Now Is The Time To Segment Deposits By Elasticity

Deposit Management

Recent changes in rates have given bankers a fantastic window into their deposit base. If you are serious about building a more valuable bank, use this time to look at your data in order to see what deposit customers are rate sensitive and which are not. By knowing this, bankers can better market, plan and manage their deposit base in order to achieve better performing liabilities. In this article, we take a look at how banks can analyze their data and what it means. 

 

The Valuable Deposit Base

 

In banking, we do ourselves a disservice by having everyone face the same pricing, as it assumes that everyone’s preferences, sensitivities, and objectives are the same. The reality is that people, because of sociodemographic class, geography, profession, age or what they had for breakfast, all care about price differently.
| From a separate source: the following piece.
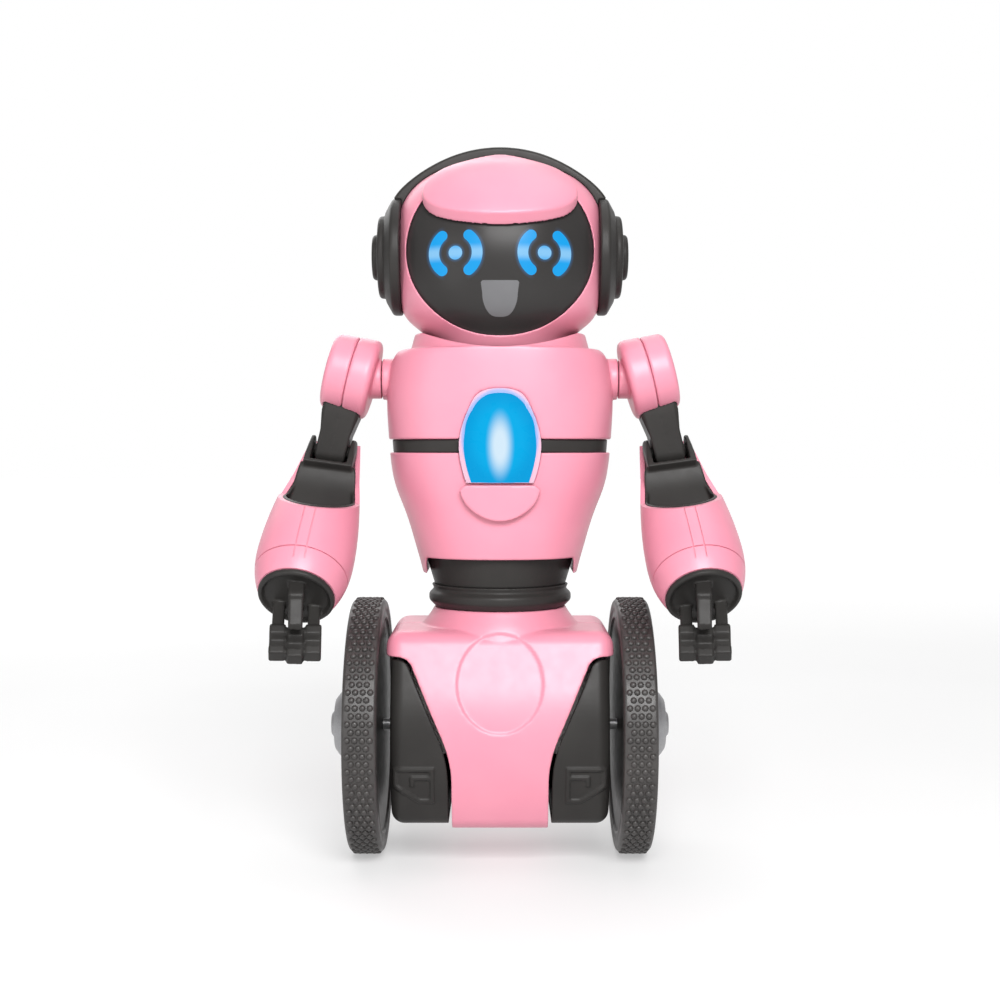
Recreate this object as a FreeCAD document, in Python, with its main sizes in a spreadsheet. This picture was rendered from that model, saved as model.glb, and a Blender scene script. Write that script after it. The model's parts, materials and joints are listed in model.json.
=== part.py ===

For example, when it comes to pricing deposits, we highlight the elasticity of two money market accounts at two different banks on a static pool basis (no new accounts are included). We hold constant a dollar amount of $100 million. One bank used to pay 5bp for their money market accounts, while one paid 60bp. Because each bank has selected and trained their respective groups, each has various levels of price sensitivity. This price sensitivity can be seen by the elasticity curve below where price is varied by 10bp and volume adjusted based on historic sensitivities.

 

Deposit Elasticities

 

 

If you assume the market price for these money market accounts started off at 10bp, then the money market account that pays 5bp was profitable. The bank that paid 60bp was not profitable and was at a funds transfer cost of about $500k per year.

 

Not Just Cost, But Performance

 

Bankers that know how to build a deposit base are keen to not just monitor their cost of funds but their performance. Of the two, performance is more important as a banker would rather pay a higher cost of funds but have superior performance over time instead of the other way around. In our example above, as can be seen, when rates started to rise, even just a little, large, interest rate-sensitive customers that parked money there because of rate, left.  To keep these accounts, the bank would have had to keep raising rates in the same proportion of the increase in market rates. In other words, these customers display a beta, or sensitivity, of one.

 

This is vastly different than the account that started off paying a below market rate. The elasticities on these accounts are much lower. Thus, when rates rise, earnings are immediately improved and run off is limited. Even the most interest rate sensitive customers within this money market account have a beta of around 20%. Thus, for every 10bp of upward market movement, rates on the account would have to rise 2bp, to keep these accounts static.

 

The money market account that paid 60bp a couple years ago had a set of customers that are more sensitive to rates, exhibited a much shorter duration and a much lower convexity. Thus, they are now seeing a huge run off with just a slight increase in rates. The account that started at 5bp had customers that were largely focused on service and use the money market account as a parking space for their cash. As such, when rates rise, customers maintained their balances, thereby creating more value for the bank.

 

Segmentation Based on Elasticities  

 

Most likely, your bank contains both sensitive and not so sensitive customers within each account type and each tier. The trick is to understand how these balances perform with rate movement and then segment according to sensitivity. Now is the time to go back and look at your deposit accounts and see how balances are changing with the recent upward movement in rates. From here, accounts are only going to get more interest rate sensitive so it pays to know which accounts are more likely to run off in the future. Further, now would be the good time to recognize the characteristics of your more rate-sensitive accounts. Maybe it is geography, maybe balance size or maybe demographics. 

 

We see a day in the future where each account is offered customized pricing optimized for their individual sensitivities and needs. While this is now largely the domain of large banks, community banks will soon start down this path.

 

Until then, if you have not done so already, it pays to employ some of the many strategies to start to reduce the rate and replace balances with lower priced and less sensitive customers. In this manner, both funding cost and sensitivities can be reduced making your bank more profitable when rates further rise.